Facebook Changes Privacy Settings - Again

Facebook Changes Privacy Settings

By Sadie on December 10, 2009


Recent news has been bombarded by stories of how information on Facebook has been used against people, and yesterday Facebook anounced more changes to their provacy settings meaning more personal information about users will be published.

Privacy groups and Civil Rights demonstrators have been protesting against the changes to Facebook, currently the world’s largest social media network yesterday.

These changes were originally announced back in July, last week the rumours started up again and yesterday, Wednesday 9th December they were implemented. Many users have logged onto their account to see an alert about the new changes, this legal requirement to inform people fo the changes is designed in a pop up box that you have the option to click to read or skip. I am guessing most facebook users will click that skip button as I did when logging on in a quick break or before work therfore not fully knowing what the changes are.

350 million users are registered to the site with personal information and unless they opt in to make these private, this information will be accessible to anyone. Any items they upload to the site, such as, videos, links or pictures have the option to be made private but even status updates will be made public unless you specify otherwise. Anyone skiing from work had better be careful what they update on their status as they could lose their job from a thoughtless comment. Does Orwells, 1984 novel spring to mind? Was he right with the Big Brother society, just wrong with the outlet as it seems we should look towards social media.

“These new ‘privacy’ changes are clearly intended to push Facebook users to publicly share even more information than before,” Kevin Bankston, a senior attorney with the EFF, wrote on the organisation’s blog. “Even worse, the changes will actually reduce the amount of control that users have over some of their personal data.”

“Before the recent changes, you had the option of exposing only a “limited” profile, consisting of as little as your name and networks, to other Facebook users—and nothing at all to internet users at large,” she said.

“Now your profile picture, current city, friends list, gender, and fan pages are ‘publicly available information’, which means you have no way to prevent any other Facebook user from viewing this information on your profile”.

Facebook claimed that the changes were to give users more control over their information and not to invade their privacy. Some changes seem to be made for the better but some will definately expose some users, and their privacy.

“You will have the opportunity to customise even individual pieces of content when you upload a picture or a video,” Elliot Schrage, the company’s vice president of global communications, said.

“If you want to share a photo with just your family, you could do that as well. It is much more straightforward.”
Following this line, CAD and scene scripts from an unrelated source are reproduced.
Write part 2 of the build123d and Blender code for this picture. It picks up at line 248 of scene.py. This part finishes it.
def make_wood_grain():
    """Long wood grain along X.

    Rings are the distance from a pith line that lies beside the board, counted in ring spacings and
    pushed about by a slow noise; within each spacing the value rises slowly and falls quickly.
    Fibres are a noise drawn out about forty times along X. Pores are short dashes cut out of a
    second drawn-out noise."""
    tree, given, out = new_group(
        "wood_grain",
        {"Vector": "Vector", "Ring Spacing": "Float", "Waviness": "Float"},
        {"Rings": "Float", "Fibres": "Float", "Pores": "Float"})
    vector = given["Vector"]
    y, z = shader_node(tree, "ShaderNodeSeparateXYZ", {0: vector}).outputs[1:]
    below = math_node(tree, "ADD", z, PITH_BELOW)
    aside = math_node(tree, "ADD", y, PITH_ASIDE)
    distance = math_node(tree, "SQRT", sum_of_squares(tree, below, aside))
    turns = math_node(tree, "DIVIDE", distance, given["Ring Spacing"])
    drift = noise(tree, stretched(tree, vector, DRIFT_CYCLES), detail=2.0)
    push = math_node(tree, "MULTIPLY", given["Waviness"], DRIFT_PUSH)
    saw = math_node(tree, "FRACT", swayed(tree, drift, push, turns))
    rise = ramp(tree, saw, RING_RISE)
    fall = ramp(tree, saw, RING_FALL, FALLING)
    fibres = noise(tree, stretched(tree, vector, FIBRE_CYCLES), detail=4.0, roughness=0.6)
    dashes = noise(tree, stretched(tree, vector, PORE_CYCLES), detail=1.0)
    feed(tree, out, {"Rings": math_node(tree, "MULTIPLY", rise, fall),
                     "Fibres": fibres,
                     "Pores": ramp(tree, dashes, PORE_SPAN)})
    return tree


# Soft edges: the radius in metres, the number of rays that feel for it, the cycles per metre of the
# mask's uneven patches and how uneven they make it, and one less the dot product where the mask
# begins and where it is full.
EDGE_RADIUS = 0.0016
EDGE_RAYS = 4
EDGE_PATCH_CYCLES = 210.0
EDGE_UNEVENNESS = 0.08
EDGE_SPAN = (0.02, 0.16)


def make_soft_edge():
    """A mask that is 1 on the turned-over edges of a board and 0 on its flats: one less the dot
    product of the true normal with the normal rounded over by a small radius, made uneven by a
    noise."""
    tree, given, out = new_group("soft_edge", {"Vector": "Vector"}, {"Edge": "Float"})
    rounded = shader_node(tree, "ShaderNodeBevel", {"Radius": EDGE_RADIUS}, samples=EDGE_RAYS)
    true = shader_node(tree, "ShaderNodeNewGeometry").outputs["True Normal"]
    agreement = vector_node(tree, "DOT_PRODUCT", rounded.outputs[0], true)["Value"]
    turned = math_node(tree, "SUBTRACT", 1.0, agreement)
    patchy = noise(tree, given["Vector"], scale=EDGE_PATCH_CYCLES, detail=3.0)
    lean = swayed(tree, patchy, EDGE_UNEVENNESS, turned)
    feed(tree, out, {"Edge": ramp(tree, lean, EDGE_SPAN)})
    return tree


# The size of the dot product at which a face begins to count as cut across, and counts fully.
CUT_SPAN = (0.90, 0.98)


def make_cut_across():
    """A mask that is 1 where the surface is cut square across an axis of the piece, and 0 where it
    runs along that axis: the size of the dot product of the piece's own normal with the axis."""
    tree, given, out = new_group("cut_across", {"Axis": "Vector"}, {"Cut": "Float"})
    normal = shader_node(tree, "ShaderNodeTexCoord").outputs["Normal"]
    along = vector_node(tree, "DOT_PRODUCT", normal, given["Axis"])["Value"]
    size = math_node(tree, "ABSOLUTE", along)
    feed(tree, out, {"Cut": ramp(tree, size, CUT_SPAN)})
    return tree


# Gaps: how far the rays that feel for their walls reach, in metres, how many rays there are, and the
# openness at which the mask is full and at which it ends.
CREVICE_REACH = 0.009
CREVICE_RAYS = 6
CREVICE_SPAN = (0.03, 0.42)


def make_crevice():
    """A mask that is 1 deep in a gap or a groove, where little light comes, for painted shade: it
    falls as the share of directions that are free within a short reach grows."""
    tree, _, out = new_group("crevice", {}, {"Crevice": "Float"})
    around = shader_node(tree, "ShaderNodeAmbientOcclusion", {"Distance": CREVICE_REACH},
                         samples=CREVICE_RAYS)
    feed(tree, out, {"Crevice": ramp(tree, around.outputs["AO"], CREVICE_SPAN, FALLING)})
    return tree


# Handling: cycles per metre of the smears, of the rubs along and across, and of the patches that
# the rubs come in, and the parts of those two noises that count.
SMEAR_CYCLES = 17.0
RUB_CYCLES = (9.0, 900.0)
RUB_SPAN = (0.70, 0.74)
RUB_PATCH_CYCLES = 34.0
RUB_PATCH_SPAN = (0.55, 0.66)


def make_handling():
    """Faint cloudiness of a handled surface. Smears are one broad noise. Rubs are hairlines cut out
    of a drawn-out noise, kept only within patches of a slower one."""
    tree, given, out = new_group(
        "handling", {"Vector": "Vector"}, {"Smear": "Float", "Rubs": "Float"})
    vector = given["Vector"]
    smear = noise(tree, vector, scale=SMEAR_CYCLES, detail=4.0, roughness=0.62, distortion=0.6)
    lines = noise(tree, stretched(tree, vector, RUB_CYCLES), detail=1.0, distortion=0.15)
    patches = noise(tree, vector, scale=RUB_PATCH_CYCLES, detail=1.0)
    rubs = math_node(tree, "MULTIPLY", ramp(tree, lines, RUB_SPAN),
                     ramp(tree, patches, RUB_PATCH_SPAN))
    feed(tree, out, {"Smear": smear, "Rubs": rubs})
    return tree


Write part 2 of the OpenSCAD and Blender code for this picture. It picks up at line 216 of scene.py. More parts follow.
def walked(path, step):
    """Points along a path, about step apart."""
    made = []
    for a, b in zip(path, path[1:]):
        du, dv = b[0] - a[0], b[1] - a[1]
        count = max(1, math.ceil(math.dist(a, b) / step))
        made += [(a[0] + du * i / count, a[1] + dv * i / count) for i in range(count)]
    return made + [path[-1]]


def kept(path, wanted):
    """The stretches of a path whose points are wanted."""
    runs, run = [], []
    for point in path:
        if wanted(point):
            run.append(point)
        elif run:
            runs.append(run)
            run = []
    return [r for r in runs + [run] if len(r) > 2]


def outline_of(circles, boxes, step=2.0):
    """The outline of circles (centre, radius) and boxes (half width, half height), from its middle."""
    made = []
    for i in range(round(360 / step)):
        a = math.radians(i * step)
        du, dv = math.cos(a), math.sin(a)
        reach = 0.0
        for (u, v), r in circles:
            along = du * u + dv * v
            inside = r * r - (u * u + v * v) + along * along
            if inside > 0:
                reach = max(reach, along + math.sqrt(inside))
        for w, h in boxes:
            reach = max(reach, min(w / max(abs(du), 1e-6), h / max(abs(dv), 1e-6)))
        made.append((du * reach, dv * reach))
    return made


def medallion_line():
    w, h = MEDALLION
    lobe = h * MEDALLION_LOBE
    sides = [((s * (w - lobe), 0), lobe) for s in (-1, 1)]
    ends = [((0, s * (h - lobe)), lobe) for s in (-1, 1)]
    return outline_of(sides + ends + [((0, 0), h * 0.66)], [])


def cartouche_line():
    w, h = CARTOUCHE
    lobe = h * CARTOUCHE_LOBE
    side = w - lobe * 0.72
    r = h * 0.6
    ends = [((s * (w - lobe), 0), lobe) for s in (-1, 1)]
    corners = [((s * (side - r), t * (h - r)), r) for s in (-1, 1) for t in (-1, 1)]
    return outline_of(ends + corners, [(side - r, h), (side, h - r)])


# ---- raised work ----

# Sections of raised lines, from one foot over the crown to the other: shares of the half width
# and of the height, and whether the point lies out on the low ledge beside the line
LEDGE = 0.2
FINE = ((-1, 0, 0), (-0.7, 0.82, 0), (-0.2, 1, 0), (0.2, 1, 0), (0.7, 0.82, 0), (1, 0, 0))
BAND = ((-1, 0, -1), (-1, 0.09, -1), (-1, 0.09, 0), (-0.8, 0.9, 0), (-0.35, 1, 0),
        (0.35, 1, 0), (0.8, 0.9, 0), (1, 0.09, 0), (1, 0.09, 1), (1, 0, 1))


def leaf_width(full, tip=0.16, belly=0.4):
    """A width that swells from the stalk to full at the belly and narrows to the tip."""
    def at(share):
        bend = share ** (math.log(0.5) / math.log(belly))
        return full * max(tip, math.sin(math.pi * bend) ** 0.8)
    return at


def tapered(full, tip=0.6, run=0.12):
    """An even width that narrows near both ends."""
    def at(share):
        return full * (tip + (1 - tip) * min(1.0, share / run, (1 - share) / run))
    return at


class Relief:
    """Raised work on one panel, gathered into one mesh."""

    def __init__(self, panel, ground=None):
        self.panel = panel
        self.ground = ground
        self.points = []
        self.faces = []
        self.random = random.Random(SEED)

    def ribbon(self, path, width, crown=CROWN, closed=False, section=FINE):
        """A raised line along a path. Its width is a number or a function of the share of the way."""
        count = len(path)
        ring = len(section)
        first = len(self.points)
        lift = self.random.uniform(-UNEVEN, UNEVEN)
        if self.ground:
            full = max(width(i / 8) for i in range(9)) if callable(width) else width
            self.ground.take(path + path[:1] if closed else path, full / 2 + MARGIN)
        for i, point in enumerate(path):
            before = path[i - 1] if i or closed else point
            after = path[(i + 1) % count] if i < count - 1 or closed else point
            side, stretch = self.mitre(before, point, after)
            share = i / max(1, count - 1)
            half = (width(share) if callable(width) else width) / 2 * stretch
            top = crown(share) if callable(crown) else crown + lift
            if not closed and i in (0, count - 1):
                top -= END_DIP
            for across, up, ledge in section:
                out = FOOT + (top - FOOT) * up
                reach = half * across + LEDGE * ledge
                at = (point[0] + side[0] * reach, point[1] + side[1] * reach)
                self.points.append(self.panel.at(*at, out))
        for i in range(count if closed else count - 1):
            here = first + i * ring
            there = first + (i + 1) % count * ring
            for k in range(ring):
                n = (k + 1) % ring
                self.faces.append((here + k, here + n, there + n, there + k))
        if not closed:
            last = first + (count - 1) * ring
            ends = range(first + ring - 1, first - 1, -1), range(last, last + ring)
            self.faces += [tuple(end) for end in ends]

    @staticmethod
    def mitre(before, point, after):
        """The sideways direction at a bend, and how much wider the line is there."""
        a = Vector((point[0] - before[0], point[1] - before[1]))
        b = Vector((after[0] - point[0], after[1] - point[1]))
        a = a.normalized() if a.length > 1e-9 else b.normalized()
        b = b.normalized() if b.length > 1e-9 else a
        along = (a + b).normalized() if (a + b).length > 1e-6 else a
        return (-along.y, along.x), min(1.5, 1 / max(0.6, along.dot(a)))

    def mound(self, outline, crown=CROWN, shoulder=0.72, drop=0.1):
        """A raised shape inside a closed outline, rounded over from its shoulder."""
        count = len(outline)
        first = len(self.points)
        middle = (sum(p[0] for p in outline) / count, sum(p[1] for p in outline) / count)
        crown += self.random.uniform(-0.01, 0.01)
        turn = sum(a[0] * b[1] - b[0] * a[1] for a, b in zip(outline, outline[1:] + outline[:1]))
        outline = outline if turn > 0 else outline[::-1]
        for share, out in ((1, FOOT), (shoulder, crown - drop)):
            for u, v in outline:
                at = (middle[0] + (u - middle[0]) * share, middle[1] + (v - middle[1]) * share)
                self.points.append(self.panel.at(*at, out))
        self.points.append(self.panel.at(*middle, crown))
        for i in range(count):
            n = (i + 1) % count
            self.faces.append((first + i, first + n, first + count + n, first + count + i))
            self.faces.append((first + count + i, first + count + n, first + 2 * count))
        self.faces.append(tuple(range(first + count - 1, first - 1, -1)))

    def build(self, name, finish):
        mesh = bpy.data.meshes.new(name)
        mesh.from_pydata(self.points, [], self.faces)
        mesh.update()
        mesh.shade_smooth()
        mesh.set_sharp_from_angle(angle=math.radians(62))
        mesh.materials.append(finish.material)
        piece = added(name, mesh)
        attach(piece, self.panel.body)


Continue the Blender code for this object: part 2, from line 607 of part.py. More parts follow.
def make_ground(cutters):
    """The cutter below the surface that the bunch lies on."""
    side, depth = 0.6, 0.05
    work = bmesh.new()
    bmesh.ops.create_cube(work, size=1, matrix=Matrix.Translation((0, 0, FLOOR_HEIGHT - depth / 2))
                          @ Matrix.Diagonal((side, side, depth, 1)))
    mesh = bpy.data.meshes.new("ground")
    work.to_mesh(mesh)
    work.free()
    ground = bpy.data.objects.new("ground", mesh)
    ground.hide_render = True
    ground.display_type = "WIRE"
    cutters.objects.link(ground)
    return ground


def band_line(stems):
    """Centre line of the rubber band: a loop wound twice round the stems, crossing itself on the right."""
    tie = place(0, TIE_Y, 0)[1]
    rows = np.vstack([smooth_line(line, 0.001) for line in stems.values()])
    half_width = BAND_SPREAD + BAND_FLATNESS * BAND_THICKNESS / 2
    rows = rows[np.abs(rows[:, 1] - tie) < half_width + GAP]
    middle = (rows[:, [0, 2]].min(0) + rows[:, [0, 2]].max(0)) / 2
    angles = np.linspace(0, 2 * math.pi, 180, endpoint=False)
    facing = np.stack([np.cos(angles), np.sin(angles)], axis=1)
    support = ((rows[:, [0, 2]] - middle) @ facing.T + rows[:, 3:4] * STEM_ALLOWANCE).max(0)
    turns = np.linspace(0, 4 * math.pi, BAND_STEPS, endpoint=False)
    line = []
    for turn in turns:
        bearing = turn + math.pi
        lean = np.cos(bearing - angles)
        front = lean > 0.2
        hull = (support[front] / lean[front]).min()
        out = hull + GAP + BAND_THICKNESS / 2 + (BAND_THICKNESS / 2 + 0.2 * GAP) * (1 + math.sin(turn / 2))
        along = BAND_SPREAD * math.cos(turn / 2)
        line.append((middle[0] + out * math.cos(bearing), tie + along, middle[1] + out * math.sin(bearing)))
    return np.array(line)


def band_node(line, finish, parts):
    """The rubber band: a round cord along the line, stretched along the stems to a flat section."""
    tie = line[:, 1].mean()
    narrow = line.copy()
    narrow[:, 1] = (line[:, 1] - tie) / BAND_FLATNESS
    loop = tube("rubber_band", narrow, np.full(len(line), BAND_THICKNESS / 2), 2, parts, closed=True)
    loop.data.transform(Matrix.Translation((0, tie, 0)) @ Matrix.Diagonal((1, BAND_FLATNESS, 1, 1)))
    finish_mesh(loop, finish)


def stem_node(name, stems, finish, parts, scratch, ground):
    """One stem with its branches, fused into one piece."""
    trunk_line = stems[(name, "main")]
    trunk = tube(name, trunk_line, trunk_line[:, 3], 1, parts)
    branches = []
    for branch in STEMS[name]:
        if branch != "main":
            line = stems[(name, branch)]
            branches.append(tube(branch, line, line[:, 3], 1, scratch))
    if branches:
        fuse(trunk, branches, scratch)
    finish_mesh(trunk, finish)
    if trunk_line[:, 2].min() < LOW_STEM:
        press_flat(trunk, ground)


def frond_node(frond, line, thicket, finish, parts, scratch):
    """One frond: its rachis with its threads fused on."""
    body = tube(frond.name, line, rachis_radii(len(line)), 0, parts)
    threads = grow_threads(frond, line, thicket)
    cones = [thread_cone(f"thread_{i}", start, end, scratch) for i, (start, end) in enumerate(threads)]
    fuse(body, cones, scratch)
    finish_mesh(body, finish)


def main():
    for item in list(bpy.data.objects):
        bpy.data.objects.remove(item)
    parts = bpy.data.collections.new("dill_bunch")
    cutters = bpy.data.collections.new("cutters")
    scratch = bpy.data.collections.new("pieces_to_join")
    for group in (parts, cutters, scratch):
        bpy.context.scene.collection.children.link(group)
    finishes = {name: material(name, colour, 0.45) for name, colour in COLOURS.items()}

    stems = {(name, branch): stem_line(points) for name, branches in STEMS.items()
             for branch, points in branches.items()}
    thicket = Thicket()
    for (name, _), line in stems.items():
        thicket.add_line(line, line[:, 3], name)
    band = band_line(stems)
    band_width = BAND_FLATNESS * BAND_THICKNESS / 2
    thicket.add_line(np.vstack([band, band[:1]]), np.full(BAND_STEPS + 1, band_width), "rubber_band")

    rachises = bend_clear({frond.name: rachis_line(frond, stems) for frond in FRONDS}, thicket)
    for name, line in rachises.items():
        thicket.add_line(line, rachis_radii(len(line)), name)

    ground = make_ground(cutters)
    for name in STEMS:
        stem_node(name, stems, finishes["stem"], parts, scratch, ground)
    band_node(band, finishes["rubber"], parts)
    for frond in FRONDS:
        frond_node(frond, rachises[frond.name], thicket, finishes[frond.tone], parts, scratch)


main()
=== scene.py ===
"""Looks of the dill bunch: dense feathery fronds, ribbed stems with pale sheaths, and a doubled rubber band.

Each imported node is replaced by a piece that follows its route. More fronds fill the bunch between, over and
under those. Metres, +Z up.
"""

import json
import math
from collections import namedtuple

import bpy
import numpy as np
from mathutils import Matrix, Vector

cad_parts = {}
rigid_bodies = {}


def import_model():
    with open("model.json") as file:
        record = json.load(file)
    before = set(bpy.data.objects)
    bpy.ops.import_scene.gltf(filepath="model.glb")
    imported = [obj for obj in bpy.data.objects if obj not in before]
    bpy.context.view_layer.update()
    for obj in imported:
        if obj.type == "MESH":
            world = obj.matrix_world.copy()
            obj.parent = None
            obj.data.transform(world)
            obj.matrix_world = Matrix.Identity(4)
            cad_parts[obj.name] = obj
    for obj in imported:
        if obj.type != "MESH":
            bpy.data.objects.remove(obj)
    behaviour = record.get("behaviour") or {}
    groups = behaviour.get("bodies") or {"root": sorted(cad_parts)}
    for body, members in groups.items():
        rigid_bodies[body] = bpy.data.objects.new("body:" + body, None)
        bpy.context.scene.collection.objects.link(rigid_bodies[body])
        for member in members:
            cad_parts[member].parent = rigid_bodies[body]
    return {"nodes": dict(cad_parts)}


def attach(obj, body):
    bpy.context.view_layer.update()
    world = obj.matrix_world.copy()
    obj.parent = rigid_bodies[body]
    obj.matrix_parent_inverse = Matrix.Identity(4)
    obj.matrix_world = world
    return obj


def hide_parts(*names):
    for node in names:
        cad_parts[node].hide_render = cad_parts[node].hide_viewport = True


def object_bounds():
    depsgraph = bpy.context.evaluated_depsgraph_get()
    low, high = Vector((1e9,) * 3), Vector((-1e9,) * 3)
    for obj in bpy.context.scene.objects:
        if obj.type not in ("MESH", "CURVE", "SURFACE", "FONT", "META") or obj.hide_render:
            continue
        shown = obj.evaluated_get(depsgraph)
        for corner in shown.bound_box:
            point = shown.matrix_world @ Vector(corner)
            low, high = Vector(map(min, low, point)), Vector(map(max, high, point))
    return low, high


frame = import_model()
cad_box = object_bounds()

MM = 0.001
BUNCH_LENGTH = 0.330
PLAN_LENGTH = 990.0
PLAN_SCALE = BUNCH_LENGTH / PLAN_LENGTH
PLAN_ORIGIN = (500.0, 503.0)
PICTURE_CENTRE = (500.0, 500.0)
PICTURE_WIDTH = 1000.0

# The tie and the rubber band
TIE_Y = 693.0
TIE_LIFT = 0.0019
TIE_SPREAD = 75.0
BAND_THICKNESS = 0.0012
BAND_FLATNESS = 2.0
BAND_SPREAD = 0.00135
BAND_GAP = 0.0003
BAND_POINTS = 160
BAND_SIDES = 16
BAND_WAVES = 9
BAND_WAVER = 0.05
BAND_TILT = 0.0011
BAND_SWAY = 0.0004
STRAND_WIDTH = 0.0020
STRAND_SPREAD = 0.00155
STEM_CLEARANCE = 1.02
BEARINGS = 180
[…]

This new move from Facebook comes just days after Google announced that it would be including some updates from Facebook in its search index, they even plans to show more information in the future. This means that if you were to Google a friends name, their facebook pictures and status updates would come up regardless of whether you were connected to them on facebook. This gives employers, insurance companies, etc leverage over indivduals and could cause more contreversy in employement laws and pay outs. Facebook already shares quite a lot of information with Bing, Microsofts’ rival search engine that launched earlier this year and has yet to take a share in search traffic but of course Microsoft has a share in Facebook of about 1.5%.

Facebook is yet to comment on the accusations, but Facebook CEO Mark Zuckerberg, has often hinted at these changes saying they realised different users had different requirements.

“The best way for you to find the right settings is to read through all your options and customize them for yourself,” he told users in a message last week, “I encourage you to do this and consider who you’re sharing with online.”

I use facebook quite a lot but feel I am quite computer literate and even I find it difficult to change certain settings, I wonder how this will affect the millions of people who don’t realise the implications of not changing every setting to private will mean. This will be good news for businesses as they will get more exposure through facebook groups in the search engines and could easily help or hinder reputaion management for some companies. At SEO Creative we are concerned on the level of privacy this will lead to and if we are to expect even more changes in the future.